Kurt Fuqua, vice president of SVOX USA, explores the technical challenges involved in the future of interactive voice communication in mobile devices during a panel discussion at swissnex San Francisco. With moderator Dylan Tweney, Wired.com senior technology editor, Fuqua and fellow panelists Jim Larson of W3C Voice Browser Working Group and Bill Meisel, president of speech-industry consulting and publishing firm TMA Associates, discuss just what it takes for a device to understand the meaning of language, how to make multiple applications work together, and how voice commands will soon allow smartphones to go way beyond clicks and menus to allow for truly natural conversations with the devices in our pockets.
Bio
Kurt Fuqua
Kurt Fuqua is Vice President of SVOX USA. A computational linguist who has created natural-language understanding software for mobile phones and who specializes in conversational systems, Fuqua was project manager for Pico, the speech synthesis in Android, part of Google's Nexus One phone.

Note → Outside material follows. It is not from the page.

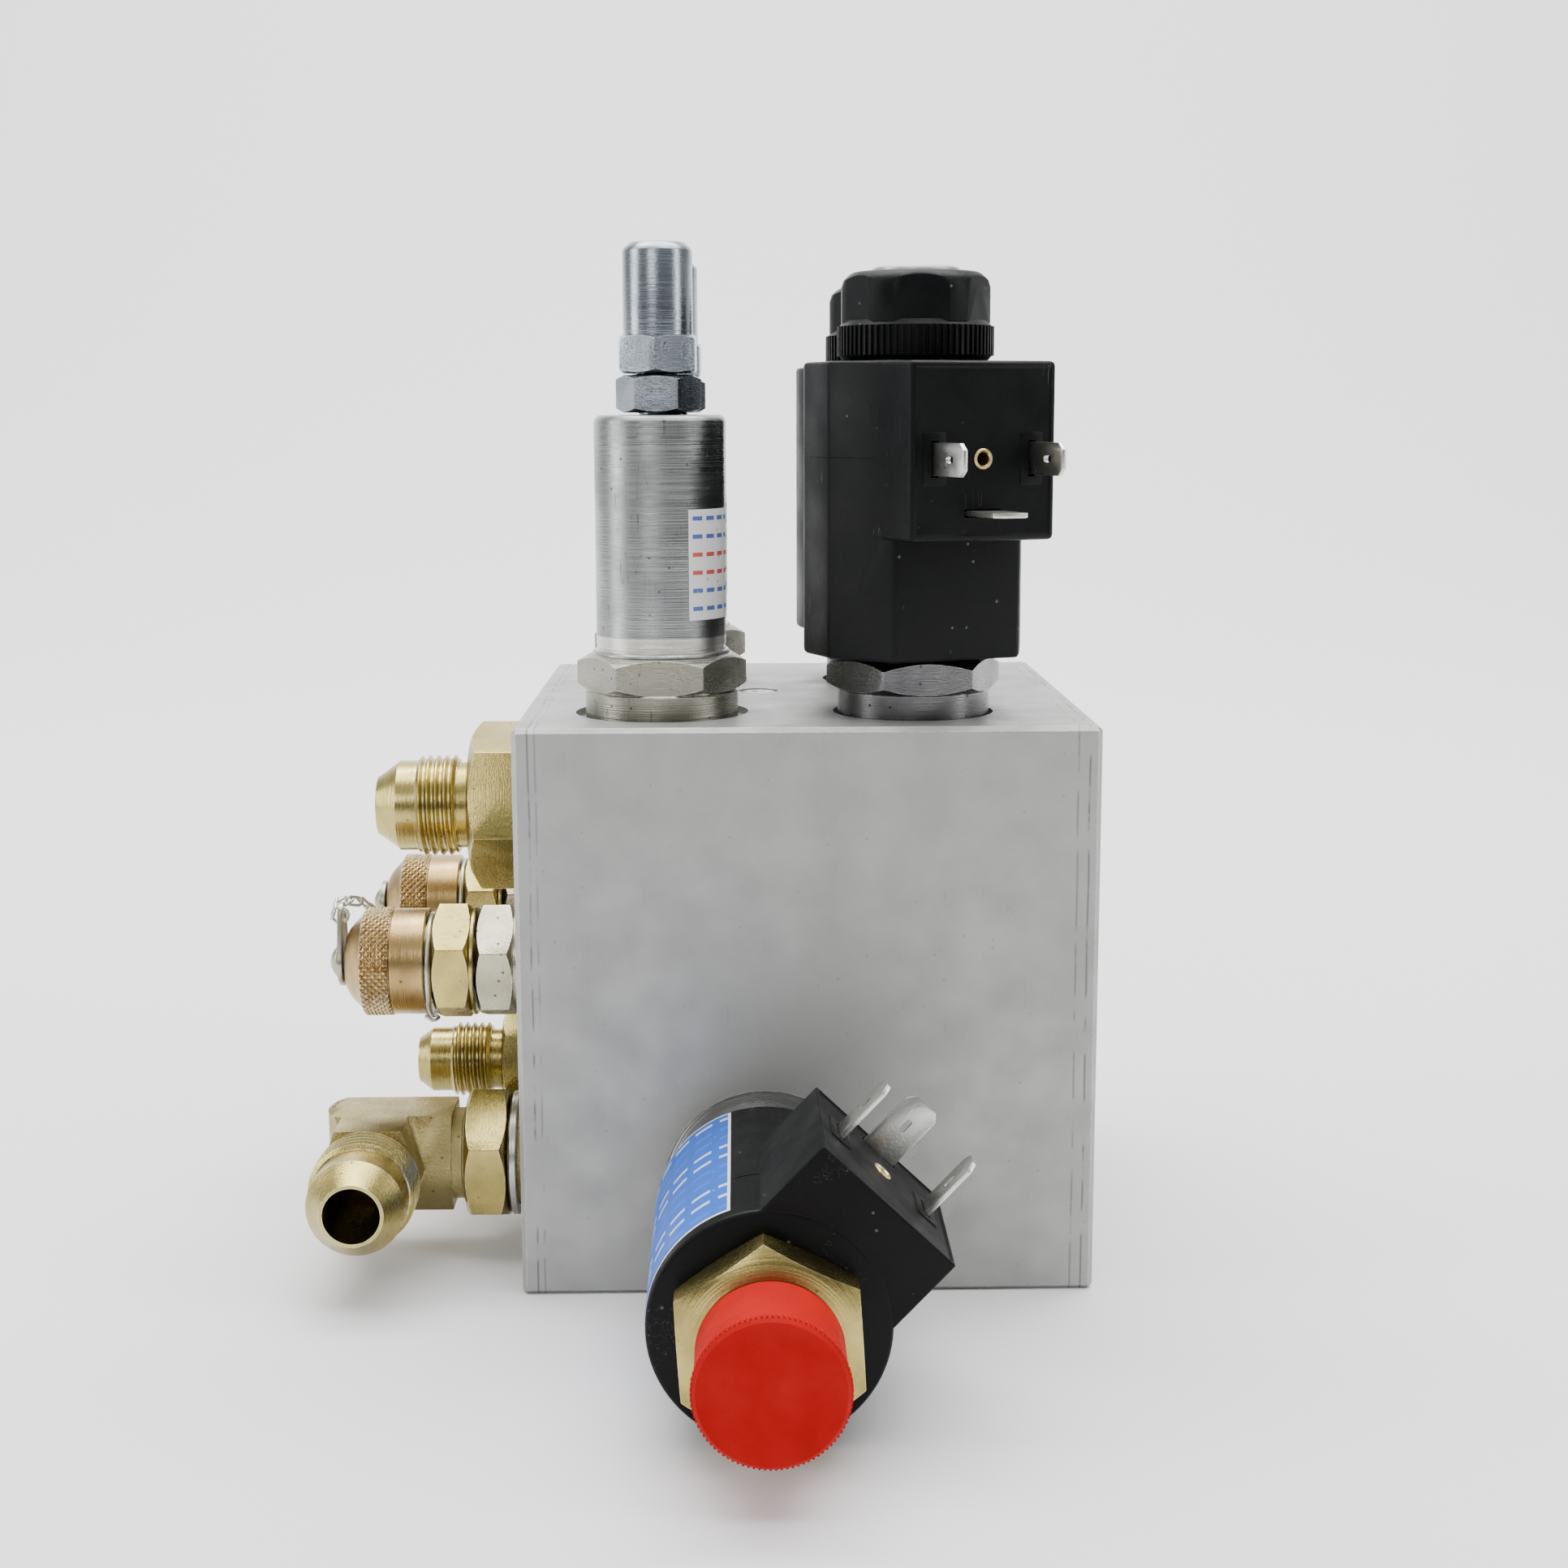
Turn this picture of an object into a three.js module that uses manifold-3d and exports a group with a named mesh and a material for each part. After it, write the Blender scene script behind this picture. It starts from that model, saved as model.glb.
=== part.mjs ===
// Hydraulic control manifold: a cubic valve block with two pressure relief cartridges and two
// solenoid cartridges on its top face, a third solenoid cartridge on its front face, and hose
// fittings and test points on its left face. Millimetres, +Z up, -Y is the front.
// The origin is the centre of the block's bottom face.

import * as THREE from "three";
import { mergeVertices } from "three/addons/utils/BufferGeometryUtils.js";
import Module from "manifold-3d";

const wasm = await Module();
wasm.setup();

// ---- driving dimensions ----------------------------------------------------------------

const GAP = 0.3; // clearance between neighbouring pieces
const BLOCK = 100; // edge of the cubic block
const HALF = BLOCK / 2;
const EDGE_CHAMFER = 0.8; // along the edges of the block

// Cartridge cavities, the same stepped bore for every cartridge
const CAVITY = { mouth: 11.3, middle: 9.6, tip: 8, pilot: 3.5 };
const CAVITY_DEPTH = { mouth: 15, middle: 29, tip: 42, pilot: 50 };
const NOSE = { thread: 11, middle: 9.25, tip: 7.6 };
const PORT_RADIUS = 1.6; // cross holes in a cartridge's nose
const SPOT_DEPTH = 1.5; // spot face sunk into the block round each cartridge

const RELIEF = {
  x: -25.2,
  y: [-27.5, 22.5],
  spotRadius: 15.35,
  collarRadius: 13.5,
  collarTop: 4.2, // heights above the block's top face
  hexFlats: 26,
  hexTop: 10.6,
  barrelRadius: 11.4,
  barrelTop: 52,
  boreRadius: 6,
  boreTop: 40,
  screwRadius: 4, // M8 adjusting screw
  screwTop: 74.8,
  nutFlats: 13,
  lockNut: [52.4, 58.8],
  capHex: [59.1, 65.7],
  capTop: 81.3,
  capRadius: 6.05,
};

const SOLENOID = {
  x: 19.4,
  y: [-28.2, 21.8],
  spotRadius: 14.25,
  collarRadius: 13.35,
  collarTop: 4.3,
  hexFlats: 27,
  hexTop: 10,
  hexTurn: 6.5, // degrees
  tubeTop: 77.1,
  facing: [-68, 68], // directions that the connectors face, degrees from +X
};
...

He created and maintains the Scalable Language API, an industry standard for natural-language applications. He has also created comprehensive grammars for multiple languages.
James Larson
James Larson is co-chair of the W3C Voice Browser Working Group, which creates language standards for developing speech applications. He is Program Chair of SpeechTEK, the world's largest speech technology conference, and the new SpeechTEK Europe Conference to be held in London this May.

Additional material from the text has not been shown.